Así que lo que hacemos al tocar Bach, Beethoven y Chopin es intentar amoldar nuestra mano y nuestra forma de vivir la música a una escritura nacida pensando en otra mano y en otra forma de vivir la música. Algo que el jazz, en cambio, dejó de hacer hace mucho tiempo. Un siglo, más o menos. Es decir, desde una época en la que el jazz no era propiamente jazz siquiera. Cuando uno escucha lo que hacía Jelly Roll Morton en 1920 con los ragtimes de Scott Joplin (o con las arias de Verdi, o con lo que fuera, porque todo podía pasar por ese filtro), entiendes perfectamente lo que puede suceder nada más abres la caja de pandora de una actitud realmente creativa ante la partitura.

Si a todo ello añadimos la crónica alergia a los acentos que la música clásica ha ido incorporando paulatinamente en todo este tiempo, el abismo se agiganta. Esos acentos tan definidos ‒que no son una prerrogativa de Joey Alexander, sino de tantos pianistas de jazz desde hace generaciones‒ son uno de los mayores tabúes de cualquier pianista clásico, especialmente si interpreta el repertorio escrito entre 1700 y 1900. Y no es casual que los acentos hayan sido el principal elemento de novedad que introdujo en su pianismo el añorado Friedrich Gulda a medida que, ya no tan joven, se fue acercando al jazz. Acentos, no hay que olvidarlo, que estuvieron a la orden del día en la época de Beethoven y que seguían caracterizando la forma de interpretar de un Brahms, aunque hoy encontremos tan pocas personas dispuestas a rendirse a la evidencia de las fuentes históricas que documentan esa práctica.

El caso es que el legato uniforme que hoy exigimos en la realización de escalas y arpegios exige una movilidad del pulgar que Joey Alexander no tiene, y lo mismo puede decirse de la gestión de los contrastes dinámicos o de la realización convincente de los pasajes en octavas paralelas. Allí la tradición nos ha acostumbrado a un tipo de sonido, y ese otro sonido requiere de cierta gama de movimientos. Por ello me interesa tanto un caso como el del joven Joey Alexander. Imposible imaginar una demostración más clara de que una técnica impensable para la música clásica sí puede funcionar magníficamente para el jazz. Y no puedo evitar preguntarme qué ejemplos podrían servirme para demostrar lo contrario: que una técnica impensable para el jazz puede funcionar magníficamente para la clásica. No hace falta pensar mucho: en mayor o menor medida podría citar prácticamente cualquier pianista clásico ‒del pasado y del presente‒ muy identificado con el repertorio de los siglos XVIII y XIX.

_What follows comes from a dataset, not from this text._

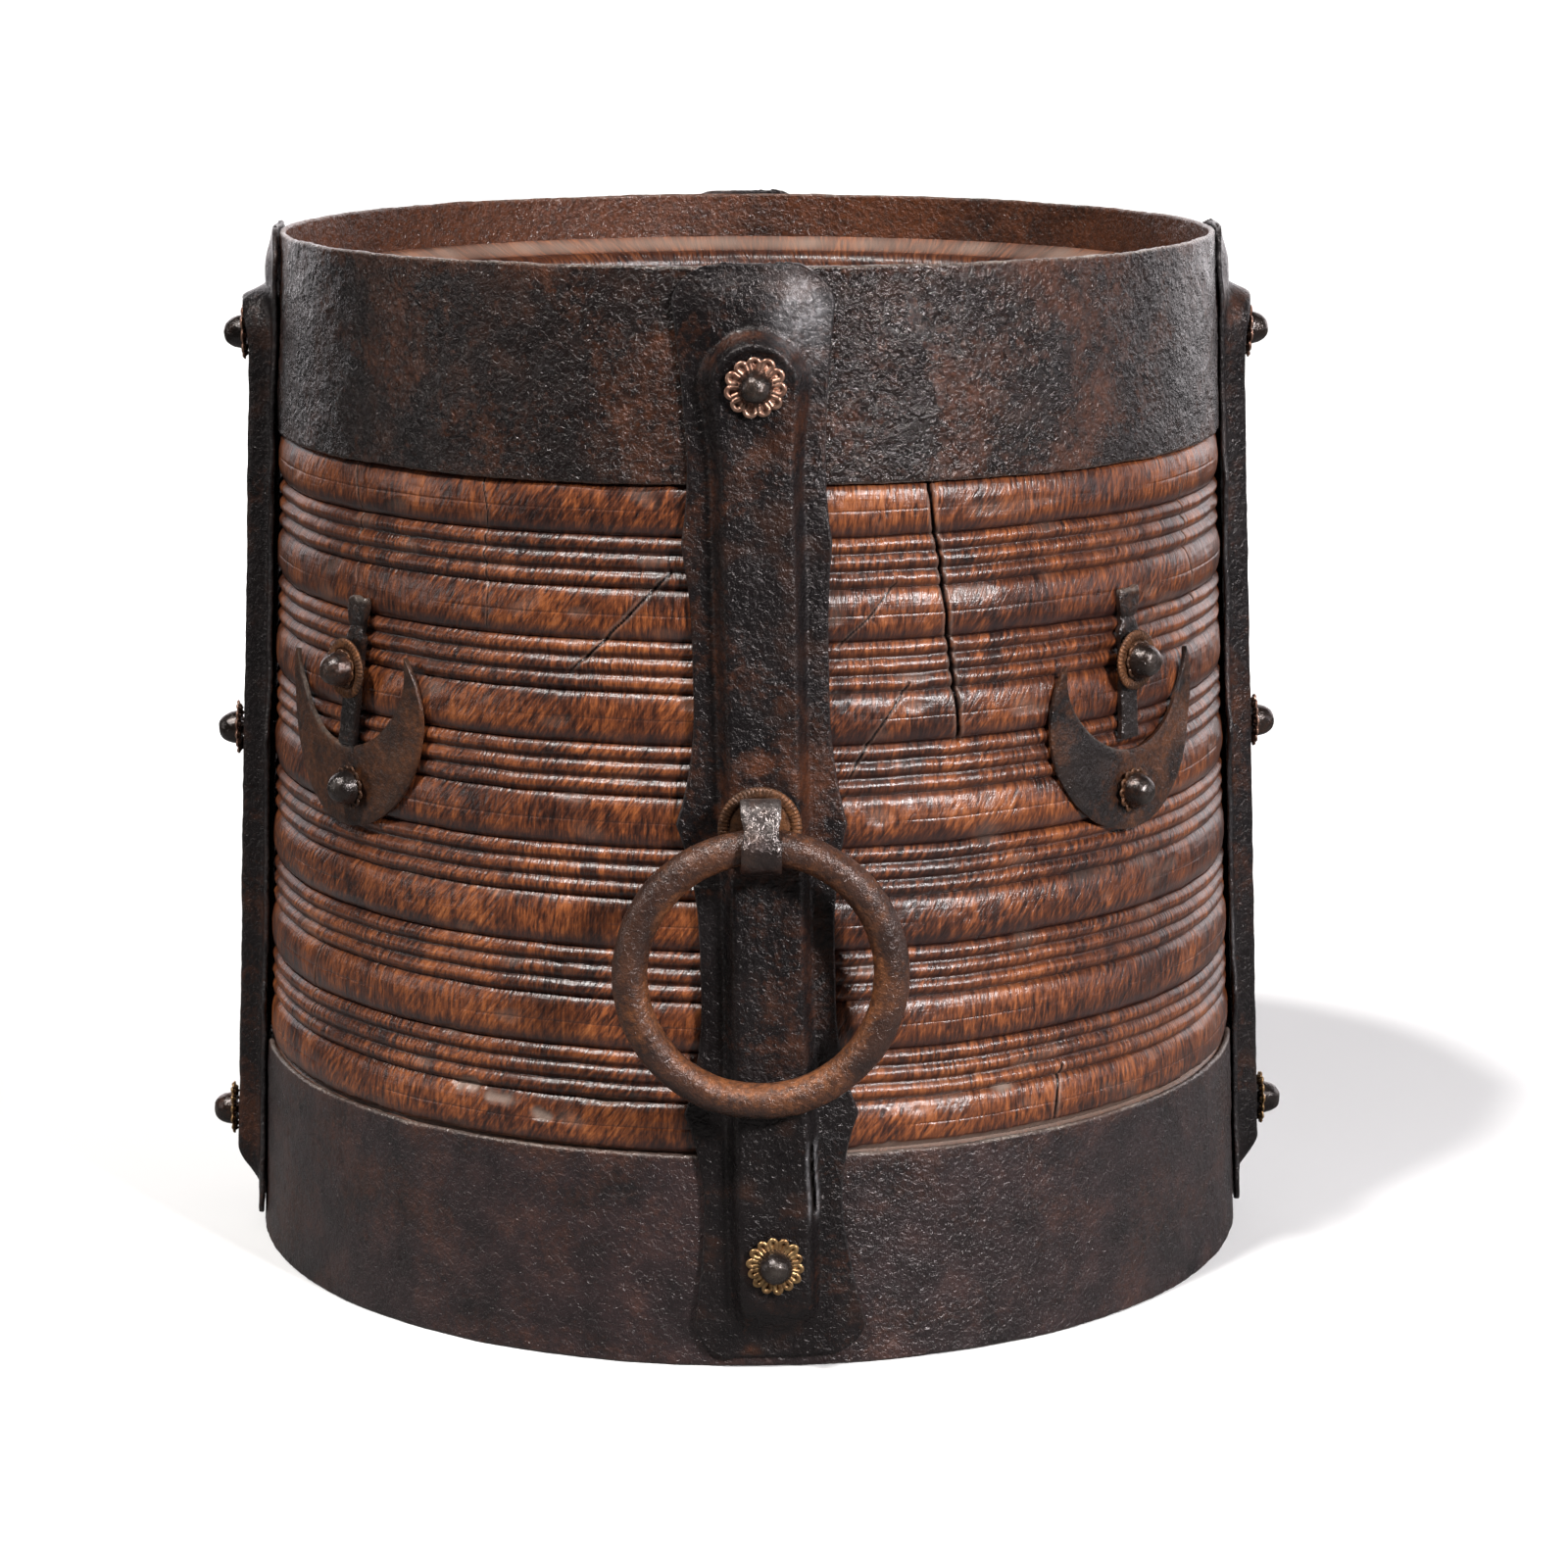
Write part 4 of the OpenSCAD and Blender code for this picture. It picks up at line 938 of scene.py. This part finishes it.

¿Alguien se imagina a Claudio Arrau o a Arturo Benedetti Michelangeli tocando como Joey Alexander? Y no estoy hablando de habilidad para improvisar, sentido del groove o familiaridad con los diferentes estilos: estoy hablando de una cuestión exquisitamente mecánica. Mira por donde, sólo el contacto con una parte del repertorio escrito a partir del siglo XX abre el abanico de nuestros recursos manuales hasta incluir actitudes corporales análogas a las que vemos en videos como éste. Un repertorio que, por otra parte, brilla a menudo por su escasez en la experiencia formativa de muchos pianistas clásicos.

Otra cosa es que, al ver a Joey Alexander tocando así, no pueda descartarse en absoluto que, en un futuro quizás no muy lejano, tenga algún serio problema muscular, en la línea de los que han acompañado a Keith Jarrett durante tanto tiempo. Pero esto no es un problema específico de los jazzistas, y en todo caso no existe ninguna certeza de que estos problemas finalmente se manifestarán. Pensé lo mismo al ver los videos tempranos de Murray Perahia y Maria João Pires, y acerté. Hice lo mismo con Evgeny Kissin, y en ese caso, no: a pesar del uso tan peculiar que él hace de su musculatura, no tenemos constancia de patologías que hayan interferido con su carrera. Por suerte, la complejidad de nuestro cuerpo es casi tan grande como la de la música, y los caminos que trazan a lo largo de toda una vida son imprevisibles.